** BEGIN **

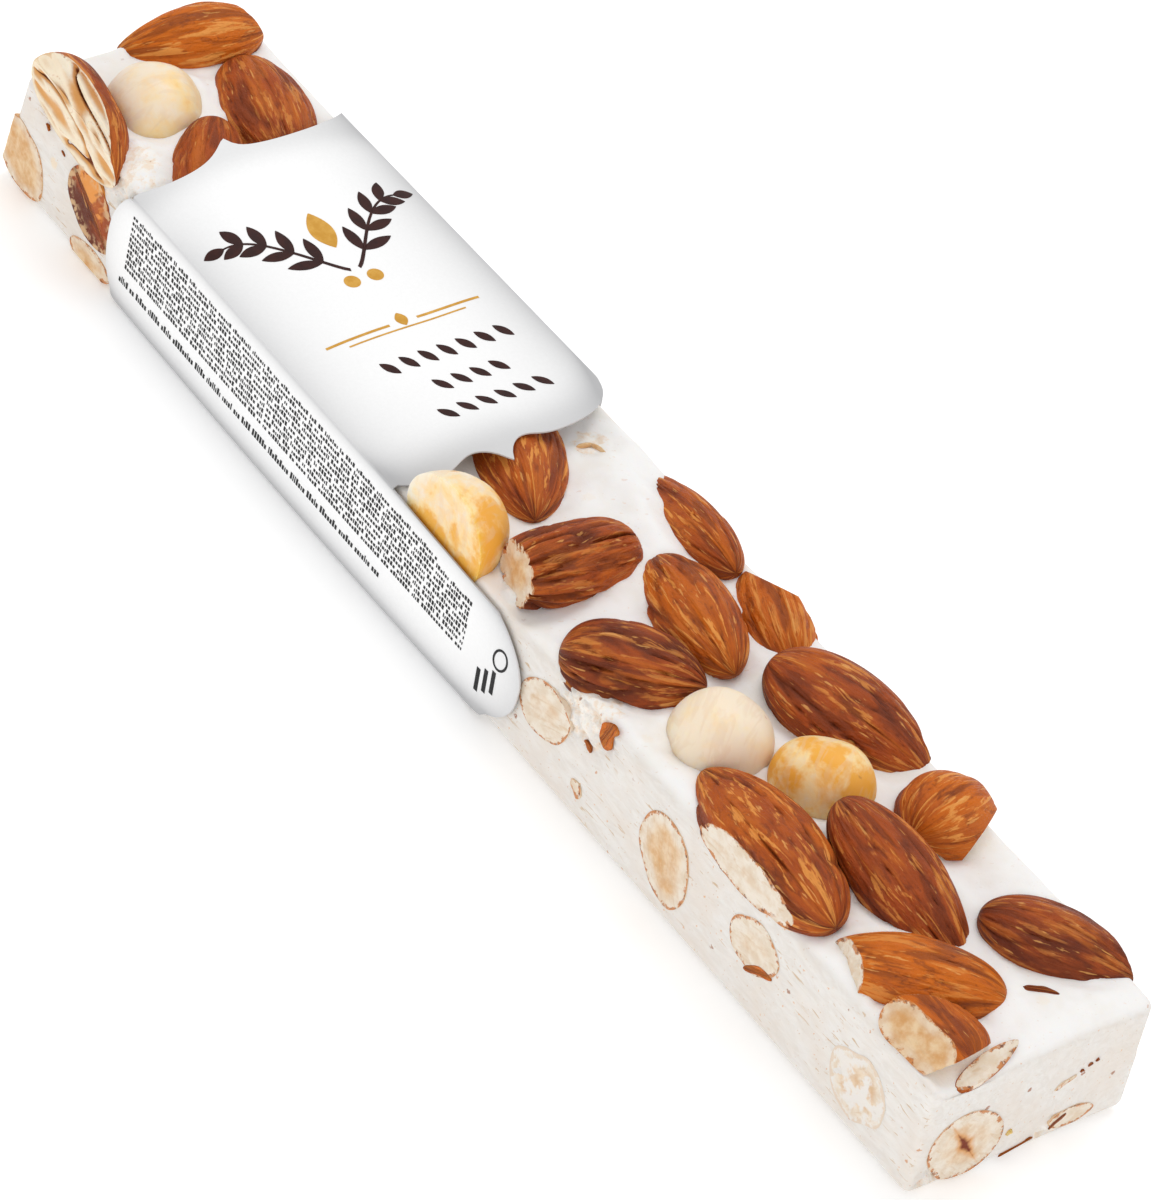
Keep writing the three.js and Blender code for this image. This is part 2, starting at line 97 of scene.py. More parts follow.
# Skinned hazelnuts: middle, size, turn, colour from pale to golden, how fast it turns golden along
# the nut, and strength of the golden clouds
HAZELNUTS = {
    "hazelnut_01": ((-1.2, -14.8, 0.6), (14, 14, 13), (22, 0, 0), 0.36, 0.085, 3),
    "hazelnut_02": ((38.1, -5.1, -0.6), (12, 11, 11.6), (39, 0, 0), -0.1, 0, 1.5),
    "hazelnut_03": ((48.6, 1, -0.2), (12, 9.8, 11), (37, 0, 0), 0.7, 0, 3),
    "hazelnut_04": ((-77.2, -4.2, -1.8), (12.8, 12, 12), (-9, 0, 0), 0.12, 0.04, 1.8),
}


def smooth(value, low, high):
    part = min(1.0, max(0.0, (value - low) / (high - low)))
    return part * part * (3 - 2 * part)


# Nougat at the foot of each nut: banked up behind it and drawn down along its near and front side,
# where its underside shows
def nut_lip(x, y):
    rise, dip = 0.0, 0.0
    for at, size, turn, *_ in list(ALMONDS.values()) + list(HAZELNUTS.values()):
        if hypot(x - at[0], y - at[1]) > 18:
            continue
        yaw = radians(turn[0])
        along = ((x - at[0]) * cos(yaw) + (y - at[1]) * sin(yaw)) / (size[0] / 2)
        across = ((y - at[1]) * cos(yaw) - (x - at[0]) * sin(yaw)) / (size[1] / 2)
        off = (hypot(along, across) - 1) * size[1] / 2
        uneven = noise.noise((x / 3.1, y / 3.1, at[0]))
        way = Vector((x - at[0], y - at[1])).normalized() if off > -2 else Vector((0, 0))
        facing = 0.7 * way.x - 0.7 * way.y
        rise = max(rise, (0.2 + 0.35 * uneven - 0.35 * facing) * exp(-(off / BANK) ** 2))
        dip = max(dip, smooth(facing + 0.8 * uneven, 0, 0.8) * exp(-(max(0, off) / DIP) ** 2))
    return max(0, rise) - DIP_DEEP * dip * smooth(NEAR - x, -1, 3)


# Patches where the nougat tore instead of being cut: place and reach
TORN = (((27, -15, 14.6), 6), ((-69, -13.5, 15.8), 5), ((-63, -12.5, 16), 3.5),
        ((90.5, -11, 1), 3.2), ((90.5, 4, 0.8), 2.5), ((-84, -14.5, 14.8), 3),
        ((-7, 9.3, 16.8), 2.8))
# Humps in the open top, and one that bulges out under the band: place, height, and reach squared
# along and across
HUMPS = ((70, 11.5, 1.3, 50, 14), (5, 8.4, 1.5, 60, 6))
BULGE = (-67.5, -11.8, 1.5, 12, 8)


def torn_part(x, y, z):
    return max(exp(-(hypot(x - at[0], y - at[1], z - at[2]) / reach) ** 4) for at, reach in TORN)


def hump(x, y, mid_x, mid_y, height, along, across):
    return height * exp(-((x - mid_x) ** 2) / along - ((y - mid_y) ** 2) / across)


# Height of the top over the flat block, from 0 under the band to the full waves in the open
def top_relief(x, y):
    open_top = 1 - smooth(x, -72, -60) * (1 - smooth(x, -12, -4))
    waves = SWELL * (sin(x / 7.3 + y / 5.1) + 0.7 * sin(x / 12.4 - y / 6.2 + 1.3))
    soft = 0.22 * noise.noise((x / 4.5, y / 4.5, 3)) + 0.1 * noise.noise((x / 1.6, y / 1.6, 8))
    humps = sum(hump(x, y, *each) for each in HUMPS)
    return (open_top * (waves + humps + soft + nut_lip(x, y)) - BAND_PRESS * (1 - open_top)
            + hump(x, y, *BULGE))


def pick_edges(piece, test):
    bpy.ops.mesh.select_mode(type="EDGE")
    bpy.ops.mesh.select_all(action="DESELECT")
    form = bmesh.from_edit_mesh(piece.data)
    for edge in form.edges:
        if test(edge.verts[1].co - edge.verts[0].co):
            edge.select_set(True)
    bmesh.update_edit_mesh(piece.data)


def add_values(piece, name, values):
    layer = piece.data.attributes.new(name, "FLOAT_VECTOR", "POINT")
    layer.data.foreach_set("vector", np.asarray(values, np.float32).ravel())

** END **

> **Exercise aim**
Output the full listing exactly as it stands.

> **Written response**
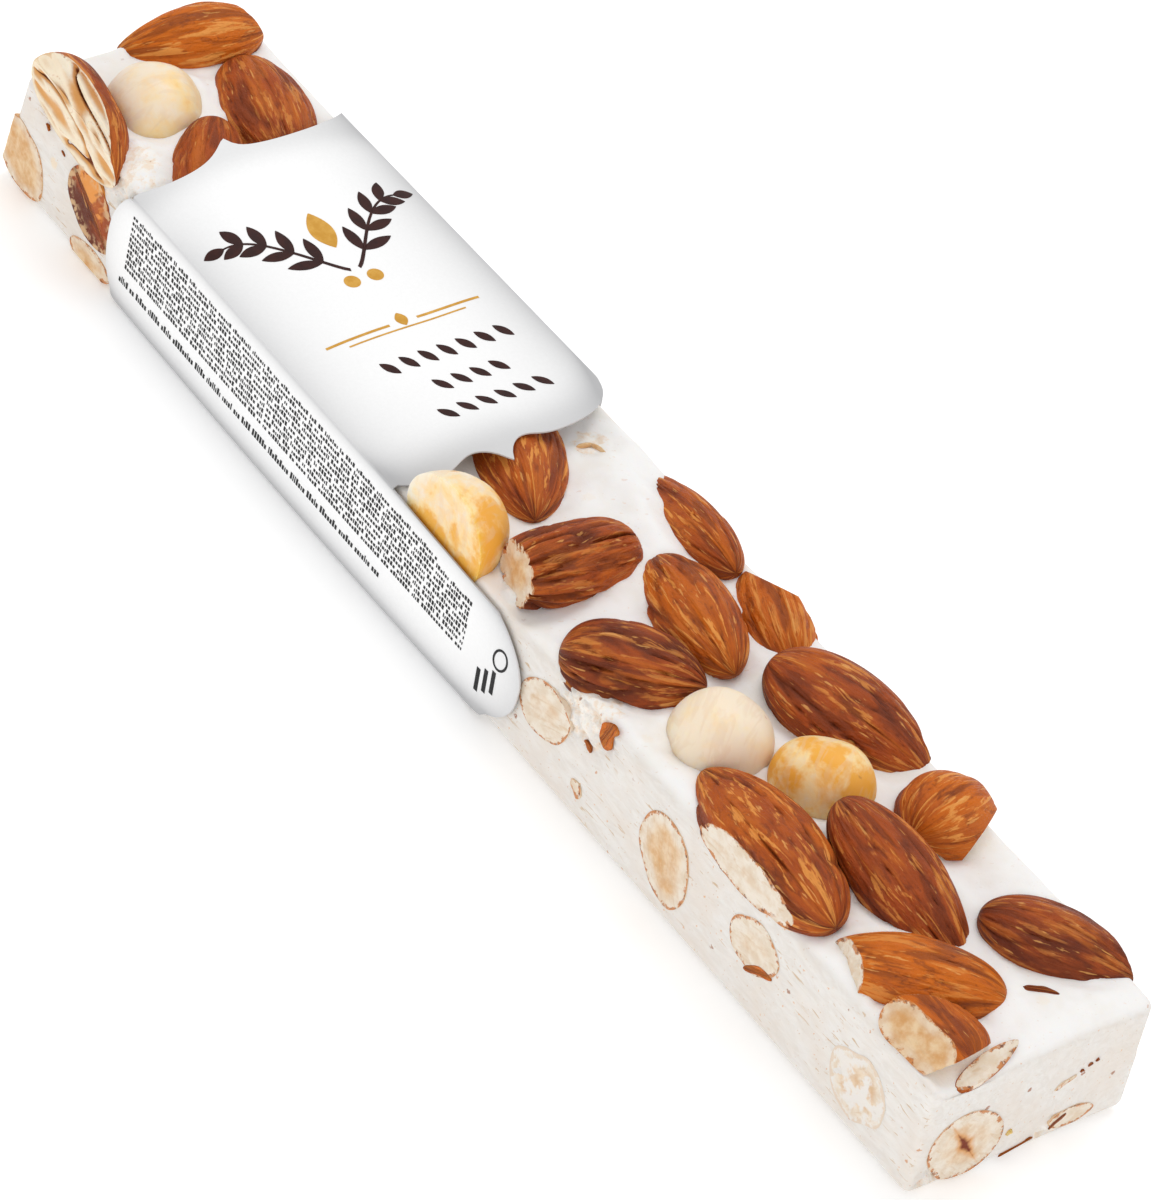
Keep writing the three.js and Blender code for this image. This is part 2, starting at line 97 of scene.py. More parts follow.
# Skinned hazelnuts: middle, size, turn, colour from pale to golden, how fast it turns golden along
# the nut, and strength of the golden clouds
HAZELNUTS = {
    "hazelnut_01": ((-1.2, -14.8, 0.6), (14, 14, 13), (22, 0, 0), 0.36, 0.085, 3),
    "hazelnut_02": ((38.1, -5.1, -0.6), (12, 11, 11.6), (39, 0, 0), -0.1, 0, 1.5),
    "hazelnut_03": ((48.6, 1, -0.2), (12, 9.8, 11), (37, 0, 0), 0.7, 0, 3),
    "hazelnut_04": ((-77.2, -4.2, -1.8), (12.8, 12, 12), (-9, 0, 0), 0.12, 0.04, 1.8),
}


def smooth(value, low, high):
    part = min(1.0, max(0.0, (value - low) / (high - low)))
    return part * part * (3 - 2 * part)


# Nougat at the foot of each nut: banked up behind it and drawn down along its near and front side,
# where its underside shows
def nut_lip(x, y):
    rise, dip = 0.0, 0.0
    for at, size, turn, *_ in list(ALMONDS.values()) + list(HAZELNUTS.values()):
        if hypot(x - at[0], y - at[1]) > 18:
            continue
        yaw = radians(turn[0])
        along = ((x - at[0]) * cos(yaw) + (y - at[1]) * sin(yaw)) / (size[0] / 2)
        across = ((y - at[1]) * cos(yaw) - (x - at[0]) * sin(yaw)) / (size[1] / 2)
        off = (hypot(along, across) - 1) * size[1] / 2
        uneven = noise.noise((x / 3.1, y / 3.1, at[0]))
        way = Vector((x - at[0], y - at[1])).normalized() if off > -2 else Vector((0, 0))
        facing = 0.7 * way.x - 0.7 * way.y
        rise = max(rise, (0.2 + 0.35 * uneven - 0.35 * facing) * exp(-(off / BANK) ** 2))
        dip = max(dip, smooth(facing + 0.8 * uneven, 0, 0.8) * exp(-(max(0, off) / DIP) ** 2))
    return max(0, rise) - DIP_DEEP * dip * smooth(NEAR - x, -1, 3)


# Patches where the nougat tore instead of being cut: place and reach
TORN = (((27, -15, 14.6), 6), ((-69, -13.5, 15.8), 5), ((-63, -12.5, 16), 3.5),
        ((90.5, -11, 1), 3.2), ((90.5, 4, 0.8), 2.5), ((-84, -14.5, 14.8), 3),
        ((-7, 9.3, 16.8), 2.8))
# Humps in the open top, and one that bulges out under the band: place, height, and reach squared
# along and across
HUMPS = ((70, 11.5, 1.3, 50, 14), (5, 8.4, 1.5, 60, 6))
BULGE = (-67.5, -11.8, 1.5, 12, 8)


def torn_part(x, y, z):
    return max(exp(-(hypot(x - at[0], y - at[1], z - at[2]) / reach) ** 4) for at, reach in TORN)


def hump(x, y, mid_x, mid_y, height, along, across):
    return height * exp(-((x - mid_x) ** 2) / along - ((y - mid_y) ** 2) / across)


# Height of the top over the flat block, from 0 under the band to the full waves in the open
def top_relief(x, y):
    open_top = 1 - smooth(x, -72, -60) * (1 - smooth(x, -12, -4))
    waves = SWELL * (sin(x / 7.3 + y / 5.1) + 0.7 * sin(x / 12.4 - y / 6.2 + 1.3))
    soft = 0.22 * noise.noise((x / 4.5, y / 4.5, 3)) + 0.1 * noise.noise((x / 1.6, y / 1.6, 8))
    humps = sum(hump(x, y, *each) for each in HUMPS)
    return (open_top * (waves + humps + soft + nut_lip(x, y)) - BAND_PRESS * (1 - open_top)
            + hump(x, y, *BULGE))


def pick_edges(piece, test):
    bpy.ops.mesh.select_mode(type="EDGE")
    bpy.ops.mesh.select_all(action="DESELECT")
    form = bmesh.from_edit_mesh(piece.data)
    for edge in form.edges:
        if test(edge.verts[1].co - edge.verts[0].co):
            edge.select_set(True)
    bmesh.update_edit_mesh(piece.data)


def add_values(piece, name, values):
    layer = piece.data.attributes.new(name, "FLOAT_VECTOR", "POINT")
    layer.data.foreach_set("vector", np.asarray(values, np.float32).ravel())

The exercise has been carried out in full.